I love the idea of my pieces being part of an architectural whole. That said, I don’t want to choose between making pure sculpture and giving an object a function. I think the two can speak to each other.

I like the idea that my pieces can be touched, used, that they blend into a space, whether indoors or outdoors. I want them to become part of people’s everyday lives, to live with them and adapt to how they move through the world.

Your work plays with contrast: texture, light, emptiness, volume. Where does that sensitivity come from?

Before I discovered clay, I painted for years. As a teenager, I studied with Christian Parra, a painter who taught me a lot about line and abstract composition.

I remember making abstract pieces based on still lifes, where I’d add or remove lines until the subject was only barely visible. The aim was always to find that point where the composition felt right. That’s something I’ve kept with me when working on my mock-ups.

It’s really important to me that the composition is just right. I love playing with edges, lines, curves. I want there to always be movement. I like the contrast between an efficient line, which can appear strict, and the roundness that softens it. It reminds us of the body, of life. That’s exactly what I find in Berber architecture: a geometric rigour mixed with a sensuality, a simplicity of volumes. It moves me deeply.

Ceramics requires a slow pace, patience, observation. How do you relate to that rhythm?

People often tell me I’m slow, and I think that pace suits me. Everything takes time in ceramics: shaping, drying, especially for larger pieces, glazing, firing…

I fire with gas, sometimes for ten hours, checking every thirty minutes. The rhythm is a bit paradoxical: I can spend several days on one step, and yet I never do the same thing twice.

 

Do you have a favorite step in the whole process?

I think the stage I like the most is at the end of the shaping, when the piece has started to dry slightly but is still damp. We call this stage the « leather texture », it’s like a chocolate consistency. I like the sheen that comes off the piece at this point, it’s time for the final touches.

Which piece has surprised you the most in your career?

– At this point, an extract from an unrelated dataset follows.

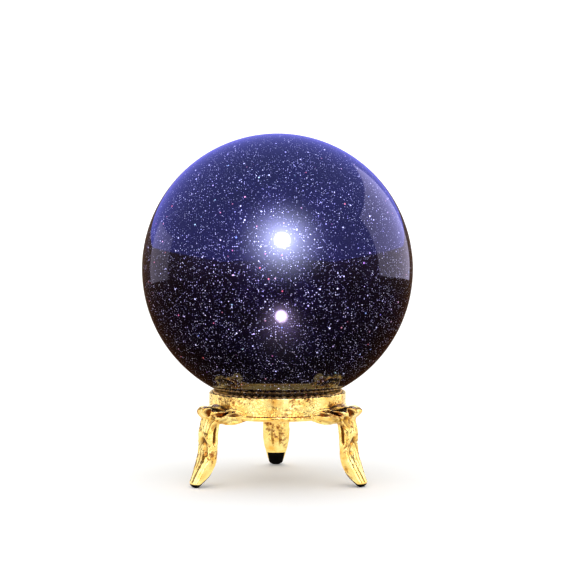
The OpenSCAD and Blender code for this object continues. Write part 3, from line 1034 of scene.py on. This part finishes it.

The moucharabieh I made for my diploma at the Maison de la Céramique. It was a piece I’d had in mind from the start of my training, but I’d never dared make it before. I was mainly throwing on the wheel back then. I’d only just begun learning hand-building, and I still felt like a beginner.

And having an idea in your head is one thing. Bringing it to life, especially at that scale, is something else entirely. Also, I worked with my father, who used to work in metal, to design the iron framework. And did everything, the moulds, the modules, all of it. There were 21 pieces to assemble, and I only saw it put together the day before my final presentation.

That piece made me proud. Seeing everything I’d built, and realising I was capable of it. It was emotional. And it changed everything. Two months after finishing my training, Mélissa Paul reached out after seeing that piece. Three years later, I’m still building on what it made possible.

Now I feel like I’m at another turning point with the pieces I’m currently working on. I’m freeing myself, and allowing a more intuitive approach to emerge. I’m hand-building without moulds. I feel closer to what I really want to express. It’s a continuation of what I’ve done before, but in a new register. Still a moucharabieh, but these pieces feel more like me than ever.

Is there an object you’ve always dreamed of creating?

That’s a tough one, but right now I’m thinking of a piece by André Bloc. He was an architect, sculptor, publisher… a complete artist. What I admire in him is his ability to let disciplines blend and speak to each other.

I’m thinking of his “habitable sculptures”, like the one he built in his garden in Meudon. It’s abstract, monumental architecture, not meant to be lived in, but borrowing the codes: walls, openings, a roof… though nothing inside is straight.

I find that work deeply moving, both visually and conceptually. It reminds me of troglodyte dwellings, hand-shaped forms, weathered by time. He later rebuilt it in brick and lime-coated concrete.

It’s an extraordinary piece. I would have loved to make something like that: a sculpture on a human scale, between architecture and art, rooted in a landscape and an imaginary.

We’ve heard you named your kiln « Valentine », after Valentine Schlegel. Are there other artists or ceramicists who inspire you daily?

Yes, so many! Alicia Penalba, Vera Szekely, Elisabeth Joulia, Gisele Buthod-Garçon… and of course Barbara Hepworth. I want to name only women, that feels important.
These are the names that come to mind first.

 

Is there a question you wish people asked more often about your practice?

I’d love to know what conditions artists create in! What they listen to, or don’t.

 

That’s such a good question. Can I steal it? So what do you listen to when you work?

I’m naturally anxious, so I find silence hard. I listen to a lot of podcasts, mostly feminist ones. l’ve got a little routine: France Inter in the morning, then podcasts in the afternoon, sometimes a bit of music, but that’s rarer.

And finally… what can we wish you for the future?

That it keeps going! And more collaborations. Even though I love the solitude of the studio, I also really enjoy breaking it now and then, through exhibitions, fairs, conversations.
I love collaborating with artists. I recently worked with my friend Léna Morelli, a paper artist from my area. I’d love to do more projects like that, with photographers, people in fashion, architects… And of course, with gallerists too, that’s a form of collaboration I value deeply.
And most of all… wish me a trip to Algeria!